The inquiry into life, consciousness, and death is not conducted only in the library or the laboratory. It is conducted, at some of its most serious moments, in the presence of a specific person who is dying, or in the aftermath of their death. Grief is the form that love takes when it encounters the permanent absence of its object. It is one of the most universal human experiences, and one of the most demanding. It is also, the Church holds, one of the most morally and philosophically instructive: grief confronts the grieving person with the finitude of life, the irreversibility of death, the depth of the connections that constitute a human self, and the question of how one continues to live in full awareness of what has been lost.
The Church of Faith and Enlightenment does not sentimentalise grief. It does not tell the grieving person that everything happens for a reason, or that their loved one is in a better place, or that time heals all wounds. These consolations, however kindly meant, substitute comfortable falsehoods for honest engagement with a reality that deserves honest engagement. What the Church asks of those who grieve is that they bring the same standards of honest inquiry, moral seriousness, and refusal of comfortable evasion to their grief that the doctrine asks of them in every domain of life. This is not a counsel of coldness. It is a counsel of respect: respect for the person who has died, respect for the reality of the loss, and respect for the grieving person's own capacity to bear what is genuinely hard.
What Grief Teaches
Grief, when it is not suppressed or prematurely resolved, teaches things that are difficult to learn any other way. It teaches the depth of attachment: one discovers, in bereavement, what another person actually meant in one's life, not what one thought they meant or how one might have described their importance, but what their absence reveals.

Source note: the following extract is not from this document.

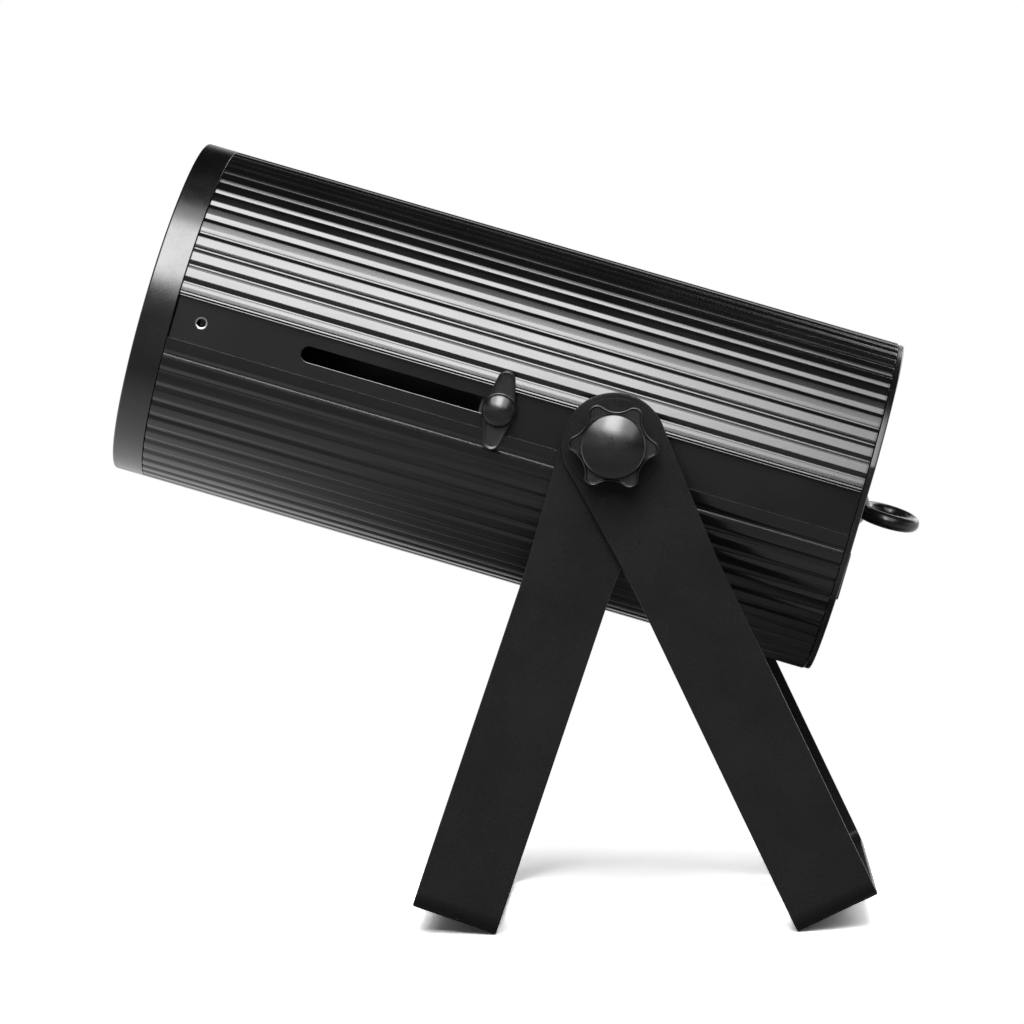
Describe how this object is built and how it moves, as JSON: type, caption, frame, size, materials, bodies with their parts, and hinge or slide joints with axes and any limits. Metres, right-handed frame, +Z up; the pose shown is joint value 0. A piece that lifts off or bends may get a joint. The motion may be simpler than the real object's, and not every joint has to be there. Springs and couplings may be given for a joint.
{
  "type": "led house light",
  "caption": "LED house light: ribbed black tube head with a sliding zoom lens, a wing knob in a slot, star clamping knobs and a double strap yoke that folds or stands as an A-frame.",
  "frame": {"origin": "centre of the bounding box on the floor, under the middle of the light as it stands on its two yokes", "axes": "+Z up; the head points to -Y, tilted up by 17.3 degrees, with its rear panel towards +Y; +X is the left of someone who stands in front and looks at the glass"},
  "size_m": [0.3318, 0.523, 0.5038],
  "materials": {
    "shell_black": "satin",
    "yoke_black": "satin",
    "knob_black": "satin",
    "cap_black": "satin",
    "fibre": "matte",
    "zinc_steel": "satin",
    "black_steel": "satin",
    "bare_aluminium": "satin",
    "clear_glass": "gloss",
    "lens_acrylic": "gloss",
    "silicone": "matte",
    "board_green": "satin",
    "board_white": "satin",
    "phosphor": "satin",
    "mirror_finish": "polished",
    "case_grey": "satin",
    "window_dark": "gloss",
    "button_grey": "matte",
    "socket_black": "satin"
  },
  "bodies": {
    "base": {"front_yoke": "yoke_black", "friction_washer_left": "fibre", "friction_washer_right": "fibre"},
    "rear_yoke": {"rear_yoke": "yoke_black"},
    "zoom_carriage": {"lens_cell": "shell_black", "fresnel_lens": "lens_acrylic", "lens_retaining_ring": "black_steel", "slide_block": "zinc_steel"},
    "star_knob_left": {"star_knob_left": "knob_black", "star_knob_cap_left": "cap_black"},
    "star_knob_right": {"star_knob_right": "knob_black", "star_knob_cap_right": "cap_black"},
    "wing_knob": {"wing_knob": "knob_black", "wing_stud": "zinc_steel"},
    "menu_button_1": {"menu_button_1": "button_grey"},
    "menu_button_2": {"menu_button_2": "button_grey"},
    "menu_button_3": {"menu_button_3": "button_grey"},
    "menu_button_4": {"menu_button_4": "button_grey"},
    "head": {"control_board": "board_green", "data_input": "socket_black", "data_output": "socket_black", "display_window": "window_dark", "driver_tray": "bare_aluminium", "eye_bolt": "yoke_black", "eye_bolt_nut": "zinc_steel", "front_glass": "clear_glass", "front_ring": "shell_black", "fuse_holder": "socket_black", "glass_gasket": "silicone", "glass_retaining_ring": "black_steel", "guide_rod_bottom": "zinc_steel", "guide_rod_top": "zinc_steel", "heat_sink": "bare_aluminium", "led_board": "board_white", "led_driver": "case_grey", "led_emitter": "phosphor", "led_mount_plate": "bare_aluminium", "lower_shell": "shell_black", "outer_washer_left": "fibre", "outer_washer_right": "fibre", "pivot_block_left": "zinc_steel", "pivot_block_right": "zinc_steel", "pivot_spacer_left": "shell_black", "pivot_spacer_right": "shell_black", "pivot_stud_left": "zinc_steel", "pivot_stud_right": "zinc_steel", "power_inlet": "socket_black", "power_outlet": "socket_black", "rear_plate": "shell_black", "rear_plate_screw_1": "black_steel", "rear_plate_screw_2": "black_steel", "rear_plate_screw_3": "black_steel", "rear_plate_screw_4": "black_steel", "reflector": "mirror_finish", "upper_shell": "shell_black"}
  },
  "joints": [
    {"name": "head_tilt", "type": "hinge", "parent": "base", "child": "head", "pos_m": [0, 0.06675, 0.30684], "axis": [1, 0, 0], "range_deg": [-130, 58]},
    {"name": "yoke_spread", "type": "hinge", "parent": "base", "child": "rear_yoke", "pos_m": [0, 0.06675, 0.30684], "axis": [1, 0, 0], "range_deg": [-44.1, 60]},
    {"name": "zoom_slide", "type": "slide", "parent": "head", "child": "zoom_carriage", "axis": [0, -0.9548, 0.2974], "range_m": [0, 0.125]},
    {"name": "star_knob_turn_left", "type": "hinge", "parent": "head", "child": "star_knob_left", "pos_m": [-0.1399, 0.06675, 0.30684], "axis": [1, 0, 0], "continuous": true},
    {"name": "star_knob_turn_right", "type": "hinge", "parent": "head", "child": "star_knob_right", "pos_m": [0.1399, 0.06675, 0.30684], "axis": [1, 0, 0], "continuous": true},
    {"name": "wing_knob_turn", "type": "hinge", "parent": "zoom_carriage", "child": "wing_knob", "pos_m": [0.1048, -0.00533, 0.32929], "axis": [1, 0, 0], "continuous": true},
    {"name": "menu_button_press_1", "type": "slide", "parent": "head", "child": "menu_button_1", "axis": [0, -0.9548, 0.2974], "range_m": [0, 0.0012], "stiffness_N_per_m": 1500, "springref_m": -0.0005},
    {"name": "menu_button_press_2", "type": "slide", "parent": "head", "child": "menu_button_2", "axis": [0, -0.9548, 0.2974], "range_m": [0, 0.0012], "stiffness_N_per_m": 1500, "springref_m": -0.0005},
    {"name": "menu_button_press_3", "type": "slide", "parent": "head", "child": "menu_button_3", "axis": [0, -0.9548, 0.2974], "range_m": [0, 0.0012], "stiffness_N_per_m": 1500, "springref_m": -0.0005},
    {"name": "menu_button_press_4", "type": "slide", "parent": "head", "child": "menu_button_4", "axis": [0, -0.9548, 0.2974], "range_m": [0, 0.0012], "stiffness_N_per_m": 1500, "springref_m": -0.0005}
  ]
}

This revelation can be both devastating and clarifying. The structure of one's own self, which depends in ways not ordinarily visible on the continued presence of specific others, becomes apparent through its disruption.
Grief also teaches the truth of impermanence in a way that intellectual acknowledgement of the fact does not. To know abstractly that all things are impermanent is one thing. To stand in a room that contains the absence of someone who recently filled it is to know impermanence in a way that changes the knowing subject. The doctrine holds that this kind of knowledge, embodied and transformative rather than merely propositional, is among the most important and most reliable forms of understanding available to conscious beings. It is purchased at a price that no one would willingly pay, but it is not, therefore, worth less than other forms of understanding.
The Question of Continuing Bonds
Bereavement research has complicated the earlier psychological model that posited grief as a process of progressive detachment from the lost person, ending in their relinquishment. Contemporary grief research, associated particularly with the work of Phyllis Silverman and Dennis Klass, proposes instead that healthy grieving often involves the transformation rather than the abandonment of the relationship with the deceased. The griever does not simply let go of the person who died but finds ways of maintaining a continuing bond with them that are appropriate to the new reality of their absence.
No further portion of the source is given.